Listen: Data Sonification: Westerlund 2 (Multiwavelength)

Meanwhile, the Chandra X-ray Observatory has sent the images of death of stars and remains of their bodies. The video shows precious metals, in different colours, falling out of the bodies of the scattered stars in space. The colour is red in case of iron, while green shows silicon and blue shows sulphur. When one sees the red light, the person hears the sound in a low tone. From where the green or blue lights come, the sound is quite loud there. The fluctuations of the sound emanating from those areas helps one realise the quantity of iron, silicon and sulphur in the bodies of the stars.
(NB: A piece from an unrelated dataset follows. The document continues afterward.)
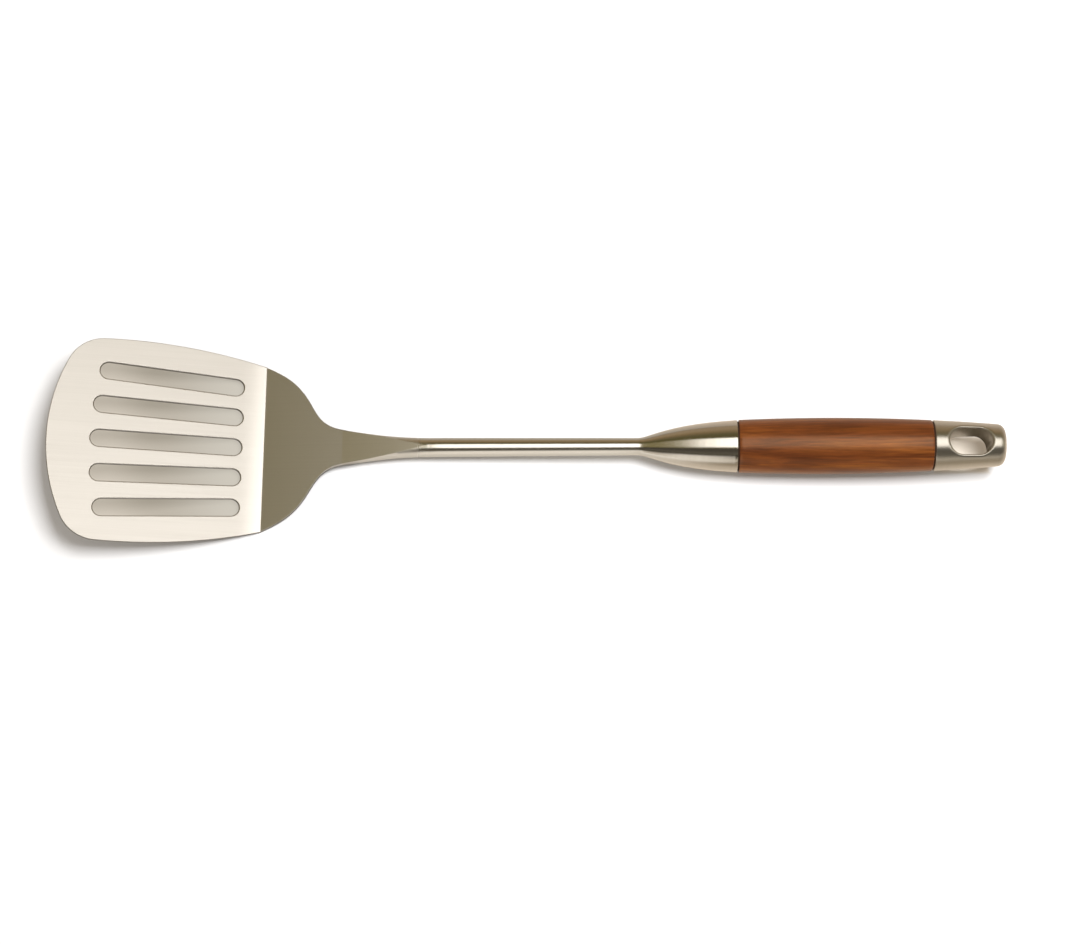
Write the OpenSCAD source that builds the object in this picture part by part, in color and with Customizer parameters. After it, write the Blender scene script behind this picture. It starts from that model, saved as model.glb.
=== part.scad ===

Listen: Data Sonification: Tycho’s Supernova Remnant

The sound coming from the M87 has been recorded on the basis of images and data sent by the two telescopes: Chandra X-ray Observatory (blue area in the video) and Very Large Array (VLA) (red and pink area in the video). Some very strong particles come out when the black hole satisfies its hunger. They hit the very hot cloud of gas around them. As a result, X-rays and radio waves come out of the hot cloud of gas. It can be seen in the video that the light is getting brighter at the centre compared to the perimeter. Also, the sound gets louder. The light becomes stronger, while sound becomes louder during the emission of X-rays. And in the case of radio waves, the intensity of light and sound decreases.